▶ [The problem] Reproduce exactly the lines of the material beneath, from the line that contains "return chamfer(pin.edges().filter_by(GeomType.CIRCLE), 0.8)" to the line that contains "obj.matrix_world = world", both included, and no other lines.

▶ [Dataset extract]
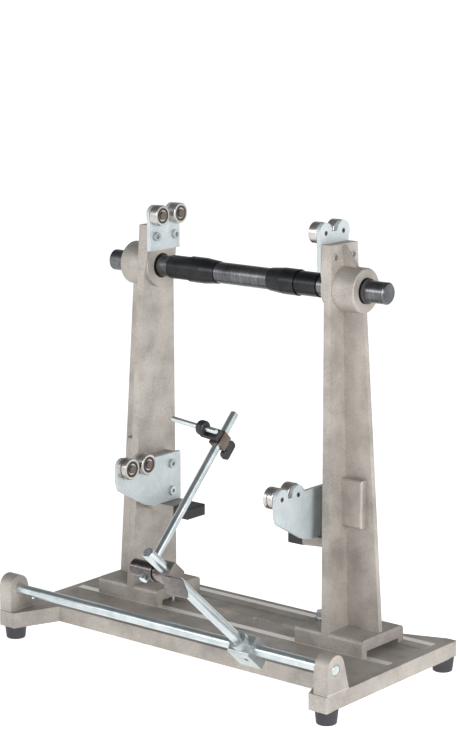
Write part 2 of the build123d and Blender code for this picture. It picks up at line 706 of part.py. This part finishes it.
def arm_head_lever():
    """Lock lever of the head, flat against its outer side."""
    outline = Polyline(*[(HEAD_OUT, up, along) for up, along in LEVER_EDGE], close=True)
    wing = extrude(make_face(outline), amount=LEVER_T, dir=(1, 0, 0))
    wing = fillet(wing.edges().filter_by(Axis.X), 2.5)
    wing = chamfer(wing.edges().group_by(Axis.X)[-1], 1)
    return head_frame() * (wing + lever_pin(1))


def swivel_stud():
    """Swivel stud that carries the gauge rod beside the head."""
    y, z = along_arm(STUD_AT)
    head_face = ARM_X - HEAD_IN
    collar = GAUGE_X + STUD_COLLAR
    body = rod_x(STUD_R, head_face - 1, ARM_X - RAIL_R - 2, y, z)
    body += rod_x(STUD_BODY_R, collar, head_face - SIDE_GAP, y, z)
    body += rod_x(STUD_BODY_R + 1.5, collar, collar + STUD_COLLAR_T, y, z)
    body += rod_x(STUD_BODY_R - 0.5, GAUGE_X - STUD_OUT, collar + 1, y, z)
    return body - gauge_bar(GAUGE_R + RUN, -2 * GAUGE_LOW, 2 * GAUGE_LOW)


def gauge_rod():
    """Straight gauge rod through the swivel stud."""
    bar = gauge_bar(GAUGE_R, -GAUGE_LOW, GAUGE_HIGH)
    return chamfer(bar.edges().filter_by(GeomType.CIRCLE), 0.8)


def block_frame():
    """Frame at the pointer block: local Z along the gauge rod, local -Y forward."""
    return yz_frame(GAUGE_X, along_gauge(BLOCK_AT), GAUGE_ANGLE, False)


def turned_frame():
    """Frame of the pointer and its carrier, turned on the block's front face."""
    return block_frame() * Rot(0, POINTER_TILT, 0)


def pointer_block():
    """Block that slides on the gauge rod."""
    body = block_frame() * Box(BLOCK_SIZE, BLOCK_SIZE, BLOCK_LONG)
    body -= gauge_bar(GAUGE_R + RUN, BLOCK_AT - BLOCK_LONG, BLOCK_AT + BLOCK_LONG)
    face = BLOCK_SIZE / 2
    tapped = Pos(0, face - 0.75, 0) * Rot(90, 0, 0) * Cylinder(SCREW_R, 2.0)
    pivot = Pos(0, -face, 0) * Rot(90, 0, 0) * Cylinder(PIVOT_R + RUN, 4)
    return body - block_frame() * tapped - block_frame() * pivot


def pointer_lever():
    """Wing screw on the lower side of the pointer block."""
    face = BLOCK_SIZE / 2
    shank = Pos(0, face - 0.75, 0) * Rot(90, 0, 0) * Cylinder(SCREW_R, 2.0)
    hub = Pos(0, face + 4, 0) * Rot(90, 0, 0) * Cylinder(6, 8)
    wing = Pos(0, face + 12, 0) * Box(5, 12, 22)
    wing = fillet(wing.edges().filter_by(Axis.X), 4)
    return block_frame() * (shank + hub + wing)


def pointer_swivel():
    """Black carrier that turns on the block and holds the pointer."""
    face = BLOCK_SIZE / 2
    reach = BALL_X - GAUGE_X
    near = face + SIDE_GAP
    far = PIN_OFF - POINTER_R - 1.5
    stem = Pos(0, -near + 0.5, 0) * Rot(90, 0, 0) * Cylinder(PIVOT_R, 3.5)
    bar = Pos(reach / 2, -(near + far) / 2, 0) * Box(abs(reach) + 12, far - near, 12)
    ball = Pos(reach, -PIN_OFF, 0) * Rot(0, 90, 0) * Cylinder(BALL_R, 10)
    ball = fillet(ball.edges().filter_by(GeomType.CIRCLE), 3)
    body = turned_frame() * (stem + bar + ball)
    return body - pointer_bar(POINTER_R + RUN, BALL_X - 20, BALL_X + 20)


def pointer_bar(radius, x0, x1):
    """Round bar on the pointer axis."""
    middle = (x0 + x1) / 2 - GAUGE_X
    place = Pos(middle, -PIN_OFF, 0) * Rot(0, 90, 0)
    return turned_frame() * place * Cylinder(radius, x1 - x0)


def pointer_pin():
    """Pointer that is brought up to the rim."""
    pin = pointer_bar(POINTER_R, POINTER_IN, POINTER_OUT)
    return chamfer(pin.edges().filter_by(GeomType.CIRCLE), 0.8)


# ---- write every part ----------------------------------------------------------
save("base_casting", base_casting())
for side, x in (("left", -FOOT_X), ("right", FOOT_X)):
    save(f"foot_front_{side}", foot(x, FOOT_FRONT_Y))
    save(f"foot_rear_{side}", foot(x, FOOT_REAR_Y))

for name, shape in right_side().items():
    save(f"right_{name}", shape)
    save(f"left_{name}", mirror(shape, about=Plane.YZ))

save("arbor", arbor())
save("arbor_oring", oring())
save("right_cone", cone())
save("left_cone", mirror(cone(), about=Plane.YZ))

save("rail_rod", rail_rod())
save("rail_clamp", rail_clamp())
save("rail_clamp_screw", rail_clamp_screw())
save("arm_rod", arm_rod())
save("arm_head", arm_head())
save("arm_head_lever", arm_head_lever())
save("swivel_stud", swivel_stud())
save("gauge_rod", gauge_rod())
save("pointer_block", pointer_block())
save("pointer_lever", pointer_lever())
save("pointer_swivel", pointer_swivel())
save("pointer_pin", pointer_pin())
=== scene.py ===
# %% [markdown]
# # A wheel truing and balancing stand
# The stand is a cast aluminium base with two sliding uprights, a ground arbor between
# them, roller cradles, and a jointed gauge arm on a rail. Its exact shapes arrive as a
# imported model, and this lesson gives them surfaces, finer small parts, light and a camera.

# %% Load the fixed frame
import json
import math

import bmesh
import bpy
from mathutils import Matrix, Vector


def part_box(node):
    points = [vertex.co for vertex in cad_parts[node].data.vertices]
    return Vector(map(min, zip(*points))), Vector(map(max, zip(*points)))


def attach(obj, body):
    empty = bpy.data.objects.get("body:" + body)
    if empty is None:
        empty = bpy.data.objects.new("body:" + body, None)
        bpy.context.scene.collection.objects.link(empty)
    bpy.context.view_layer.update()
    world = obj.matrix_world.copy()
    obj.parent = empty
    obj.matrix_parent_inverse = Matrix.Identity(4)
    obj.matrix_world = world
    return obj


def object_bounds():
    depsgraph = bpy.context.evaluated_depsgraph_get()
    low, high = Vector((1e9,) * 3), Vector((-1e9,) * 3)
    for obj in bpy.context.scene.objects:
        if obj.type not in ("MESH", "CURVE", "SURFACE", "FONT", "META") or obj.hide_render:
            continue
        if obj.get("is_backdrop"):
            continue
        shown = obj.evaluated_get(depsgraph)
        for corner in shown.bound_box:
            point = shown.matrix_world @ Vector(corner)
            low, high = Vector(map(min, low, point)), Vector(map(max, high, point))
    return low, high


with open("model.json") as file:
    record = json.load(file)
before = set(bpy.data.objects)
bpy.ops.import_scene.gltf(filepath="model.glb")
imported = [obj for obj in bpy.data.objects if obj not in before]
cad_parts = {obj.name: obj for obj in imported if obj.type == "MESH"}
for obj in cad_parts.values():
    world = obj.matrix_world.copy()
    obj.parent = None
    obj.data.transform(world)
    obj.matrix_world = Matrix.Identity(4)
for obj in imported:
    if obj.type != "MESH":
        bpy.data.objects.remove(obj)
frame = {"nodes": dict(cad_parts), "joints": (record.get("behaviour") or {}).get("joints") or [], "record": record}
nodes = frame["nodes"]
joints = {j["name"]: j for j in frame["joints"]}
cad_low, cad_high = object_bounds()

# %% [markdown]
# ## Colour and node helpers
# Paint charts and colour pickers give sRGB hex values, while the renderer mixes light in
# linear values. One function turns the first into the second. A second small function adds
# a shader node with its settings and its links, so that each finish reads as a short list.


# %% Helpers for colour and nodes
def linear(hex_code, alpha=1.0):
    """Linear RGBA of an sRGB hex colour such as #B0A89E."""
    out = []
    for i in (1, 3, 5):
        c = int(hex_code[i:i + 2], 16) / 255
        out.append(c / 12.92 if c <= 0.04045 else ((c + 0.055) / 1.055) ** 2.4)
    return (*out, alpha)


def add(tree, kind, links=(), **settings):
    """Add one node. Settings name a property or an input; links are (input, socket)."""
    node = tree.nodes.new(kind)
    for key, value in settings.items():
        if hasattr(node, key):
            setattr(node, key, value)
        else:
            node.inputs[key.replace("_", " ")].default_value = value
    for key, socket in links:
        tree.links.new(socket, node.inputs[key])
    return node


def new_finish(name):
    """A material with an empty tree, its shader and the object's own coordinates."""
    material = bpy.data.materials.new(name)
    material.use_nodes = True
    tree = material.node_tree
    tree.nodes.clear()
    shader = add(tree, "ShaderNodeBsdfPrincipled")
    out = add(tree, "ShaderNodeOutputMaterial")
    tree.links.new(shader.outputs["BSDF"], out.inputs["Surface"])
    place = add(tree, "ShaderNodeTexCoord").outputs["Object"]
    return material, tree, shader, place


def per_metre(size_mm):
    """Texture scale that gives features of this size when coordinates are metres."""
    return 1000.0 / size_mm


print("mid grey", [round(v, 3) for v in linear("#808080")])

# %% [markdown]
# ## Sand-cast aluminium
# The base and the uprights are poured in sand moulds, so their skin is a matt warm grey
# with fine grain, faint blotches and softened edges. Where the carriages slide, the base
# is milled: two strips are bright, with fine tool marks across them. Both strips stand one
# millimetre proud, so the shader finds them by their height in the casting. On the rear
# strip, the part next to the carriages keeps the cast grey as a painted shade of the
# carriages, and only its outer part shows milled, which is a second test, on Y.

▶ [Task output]
    return chamfer(pin.edges().filter_by(GeomType.CIRCLE), 0.8)


# ---- write every part ----------------------------------------------------------
save("base_casting", base_casting())
for side, x in (("left", -FOOT_X), ("right", FOOT_X)):
    save(f"foot_front_{side}", foot(x, FOOT_FRONT_Y))
    save(f"foot_rear_{side}", foot(x, FOOT_REAR_Y))

for name, shape in right_side().items():
    save(f"right_{name}", shape)
    save(f"left_{name}", mirror(shape, about=Plane.YZ))

save("arbor", arbor())
save("arbor_oring", oring())
save("right_cone", cone())
save("left_cone", mirror(cone(), about=Plane.YZ))

save("rail_rod", rail_rod())
save("rail_clamp", rail_clamp())
save("rail_clamp_screw", rail_clamp_screw())
save("arm_rod", arm_rod())
save("arm_head", arm_head())
save("arm_head_lever", arm_head_lever())
save("swivel_stud", swivel_stud())
save("gauge_rod", gauge_rod())
save("pointer_block", pointer_block())
save("pointer_lever", pointer_lever())
save("pointer_swivel", pointer_swivel())
save("pointer_pin", pointer_pin())
=== scene.py ===
# %% [markdown]
# # A wheel truing and balancing stand
# The stand is a cast aluminium base with two sliding uprights, a ground arbor between
# them, roller cradles, and a jointed gauge arm on a rail. Its exact shapes arrive as a
# imported model, and this lesson gives them surfaces, finer small parts, light and a camera.

# %% Load the fixed frame
import json
import math

import bmesh
import bpy
from mathutils import Matrix, Vector


def part_box(node):
    points = [vertex.co for vertex in cad_parts[node].data.vertices]
    return Vector(map(min, zip(*points))), Vector(map(max, zip(*points)))


def attach(obj, body):
    empty = bpy.data.objects.get("body:" + body)
    if empty is None:
        empty = bpy.data.objects.new("body:" + body, None)
        bpy.context.scene.collection.objects.link(empty)
    bpy.context.view_layer.update()
    world = obj.matrix_world.copy()
    obj.parent = empty
    obj.matrix_parent_inverse = Matrix.Identity(4)
    obj.matrix_world = world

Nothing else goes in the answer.